*STATED TASK:* Filter the data for lines with the word "parts", then copy every line so identified.

*LISTED RECORDS:*
↓↓↓
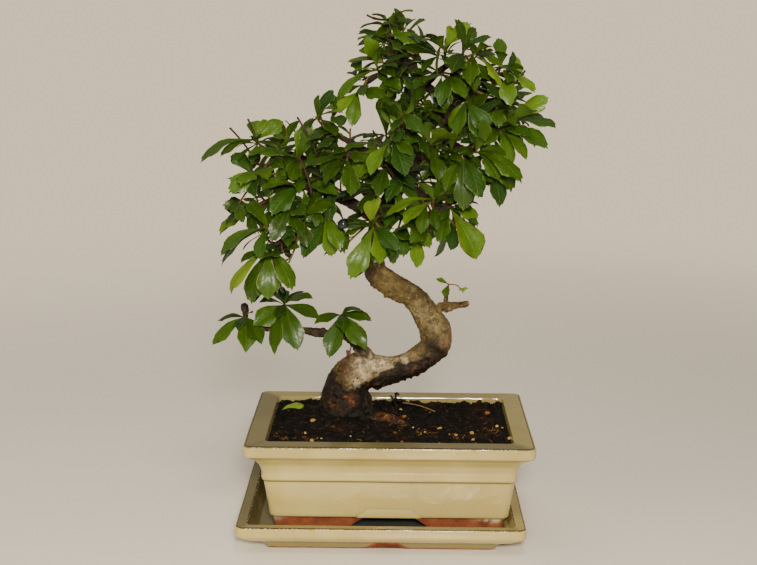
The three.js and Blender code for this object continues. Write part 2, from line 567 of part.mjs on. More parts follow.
↑↑↑
↓↓↓
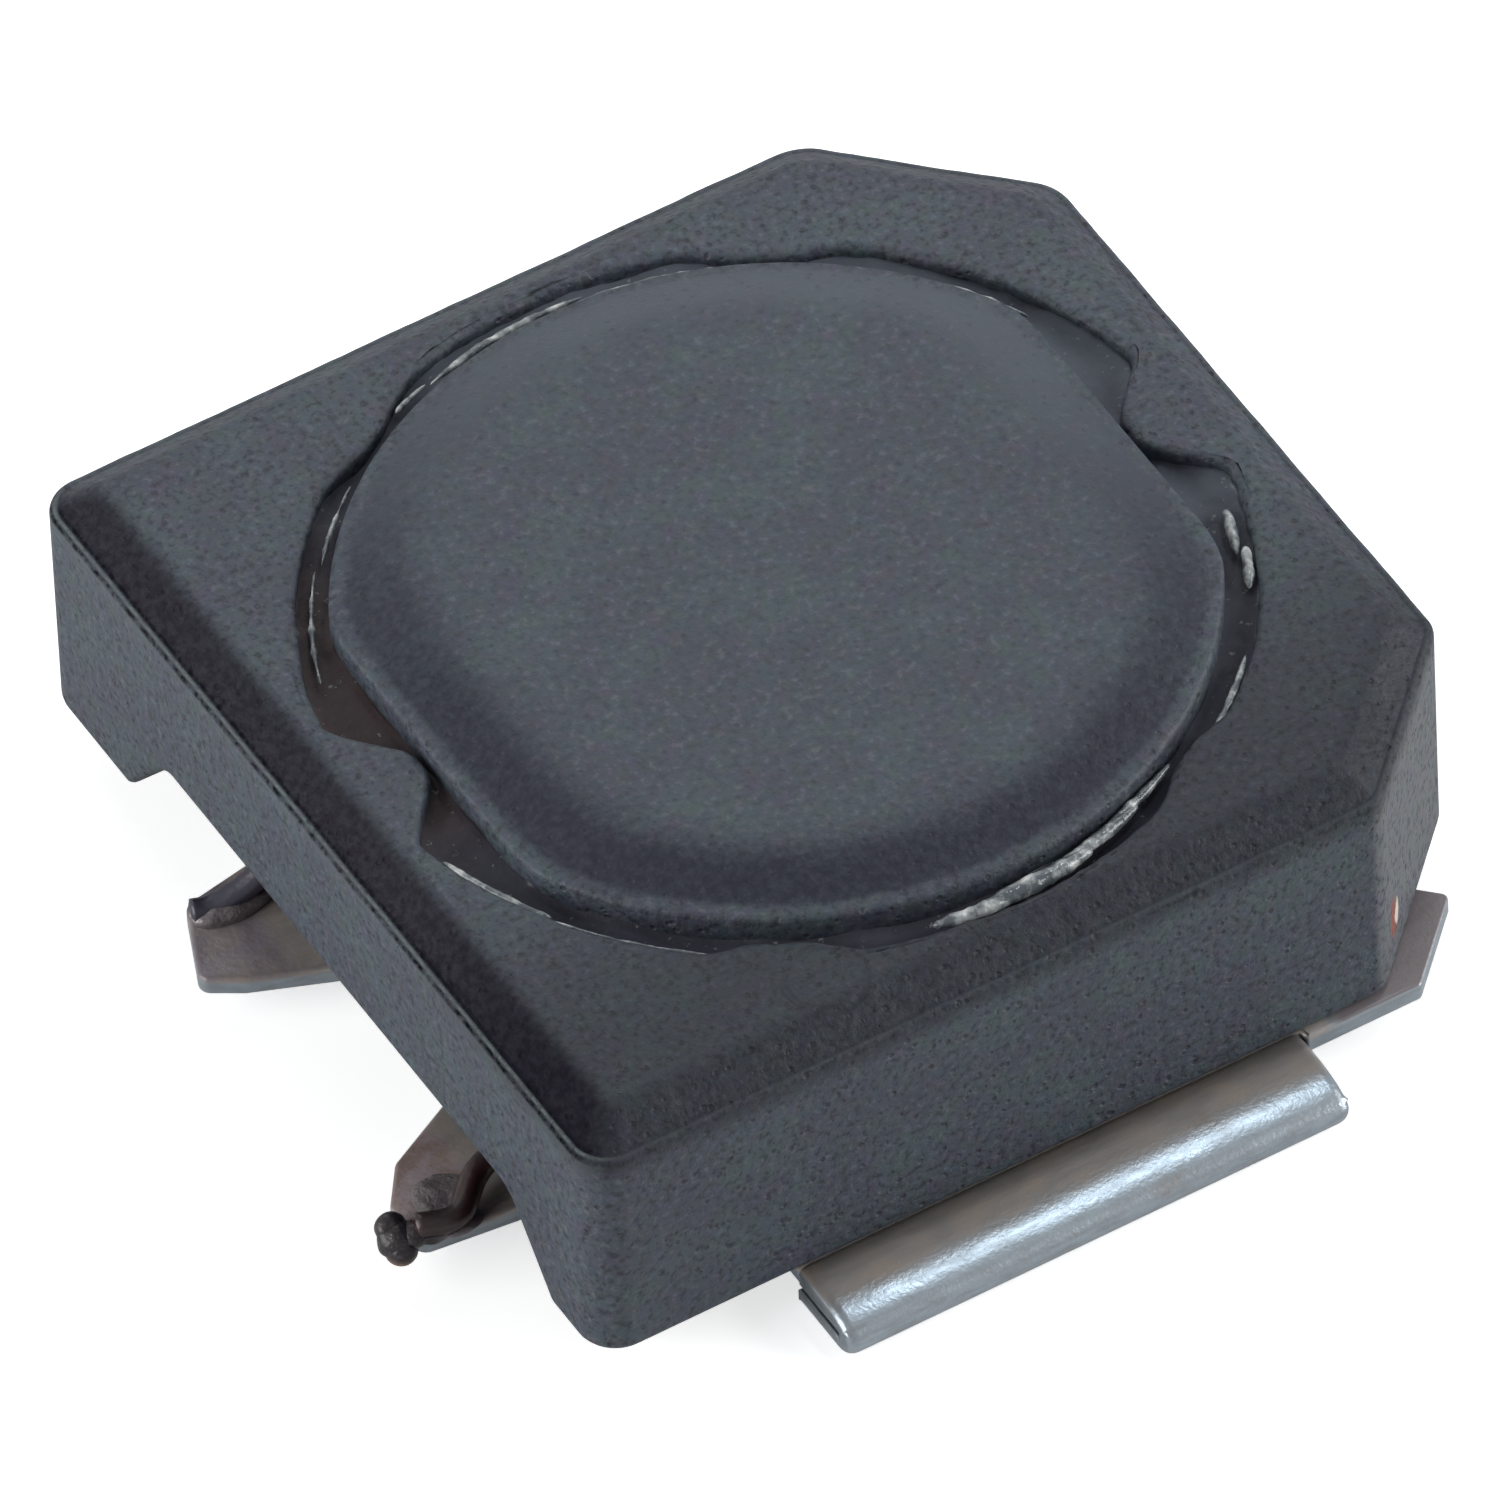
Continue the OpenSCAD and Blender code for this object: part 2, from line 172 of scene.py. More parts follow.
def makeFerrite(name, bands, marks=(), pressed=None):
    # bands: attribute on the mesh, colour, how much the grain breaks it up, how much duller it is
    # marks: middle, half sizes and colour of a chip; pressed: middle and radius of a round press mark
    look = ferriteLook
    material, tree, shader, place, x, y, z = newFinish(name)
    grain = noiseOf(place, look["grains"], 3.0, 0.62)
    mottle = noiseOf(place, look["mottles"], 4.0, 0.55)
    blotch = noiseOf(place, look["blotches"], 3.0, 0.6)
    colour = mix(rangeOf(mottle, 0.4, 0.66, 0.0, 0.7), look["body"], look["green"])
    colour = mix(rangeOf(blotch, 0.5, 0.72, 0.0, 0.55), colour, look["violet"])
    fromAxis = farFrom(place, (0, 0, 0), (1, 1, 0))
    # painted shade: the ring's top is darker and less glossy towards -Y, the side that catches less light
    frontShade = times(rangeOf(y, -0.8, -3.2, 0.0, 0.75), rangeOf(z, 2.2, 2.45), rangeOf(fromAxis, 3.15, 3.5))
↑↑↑
*REPLY TO THE EXERCISE:*
The three.js and Blender code for this object continues. Write part 2, from line 567 of part.mjs on. More parts follow.
Continue the OpenSCAD and Blender code for this object: part 2, from line 172 of scene.py. More parts follow.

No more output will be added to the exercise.